You'd already come to the refreshing conclusion that your parents were--to use your own, much favored word--crazy.  At the time, persons who did not respond in ways you found predictable to be either crazy or, to pick a term you stole from your father's attention to the radio broadcasts of on-site calling of horse races, "off and running."

You like the notion of a bell sounding and horses, bursting from starting gates and,of the right kinds of persons, crazy persons, to be sure, off and running after their own adventures, which is to say their dreams.

As your own dreams and goals became more articulate, school classes with the suspicious title of Creative Writing became places where you were presented with information you wished to take at face value even though you found some of the information difficult to assimilate.  You were willing then to accept the trope of Creative Writing because that was the label given by adults, who would tell you anything that seemed convenient, just to keep you from asking questions they considered impertinent.  

To this day, you substitute the term Inventive for Creative because you find it easier to get along with inventive.  Over the years, "Creative" has become one of your least favorite words, while such words as "inventive," "made-up," and "speculative" seem to cause that momentary lurch into a string of dramatic events when you hear them.

These are of themselves generalizations, but when you hear them, you begin to see specific individuals doing things, running from, running toward, attempting to gain entrance or exit from a building with a specific personality, skulking about in a hoodie or striding through a traffic stream on Lexington Avenue. 

You have no readily available definition for the word "creative," because it seems to you to have become the equivalent of a blob of dirt removed from an athlete's shoe, then tamped back into the sod from which it was extracted.  Classmates who were spoken of as having creative narrative styles seemed always to have been unfortunate young men and women who were better at describing things than you ever wished to be.

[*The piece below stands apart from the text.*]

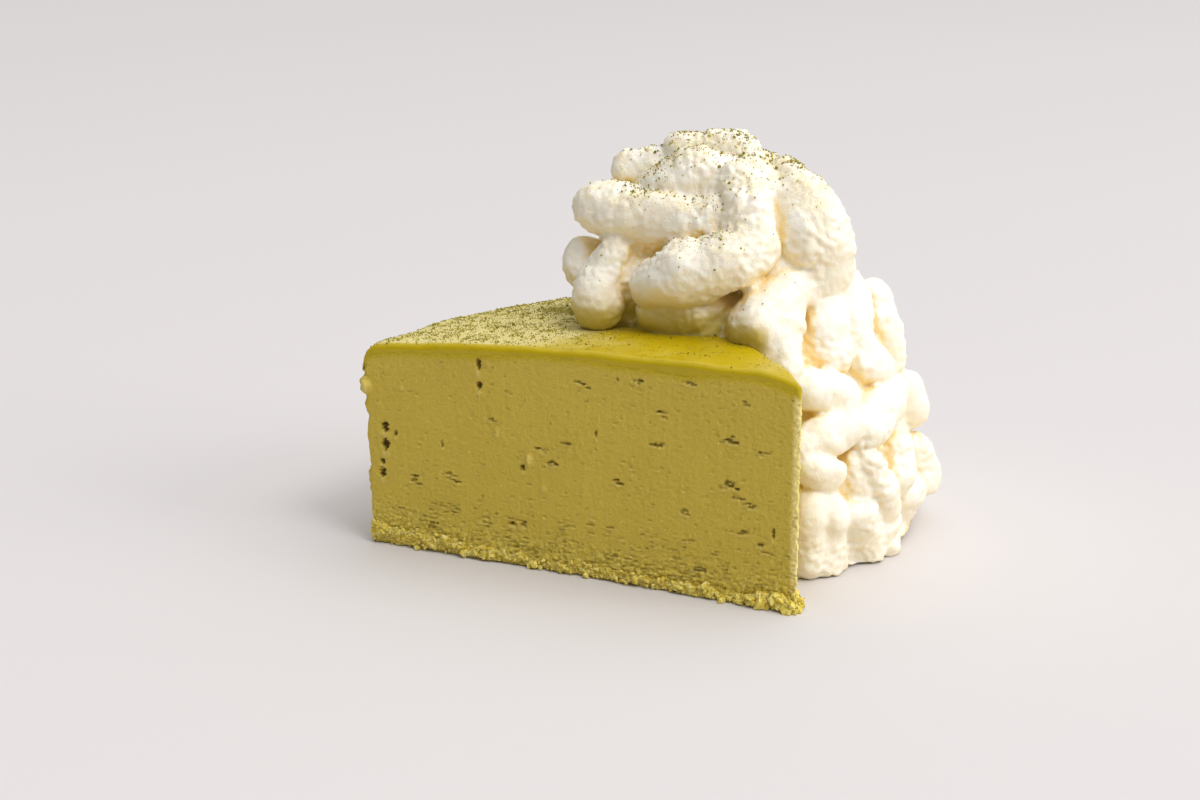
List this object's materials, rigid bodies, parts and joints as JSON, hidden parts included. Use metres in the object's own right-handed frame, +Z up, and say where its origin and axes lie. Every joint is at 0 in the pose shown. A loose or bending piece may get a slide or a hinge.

You have spent years being told by teachers and superiors in publishing that dreams ought to be mentioned as generalities.  Look, they'd say, at Gregor Samsa.  "After a night of uneasy dreams--"
Your response to this is simple.  Make a story of the entire dream.  Do not speak of it as a dream.  Allow the actual dream to stand as the code for the final events of a story.  There are enough grown-ups to listen to who qualify as crazy or off and running.  No surprise that most of them are writers or editors.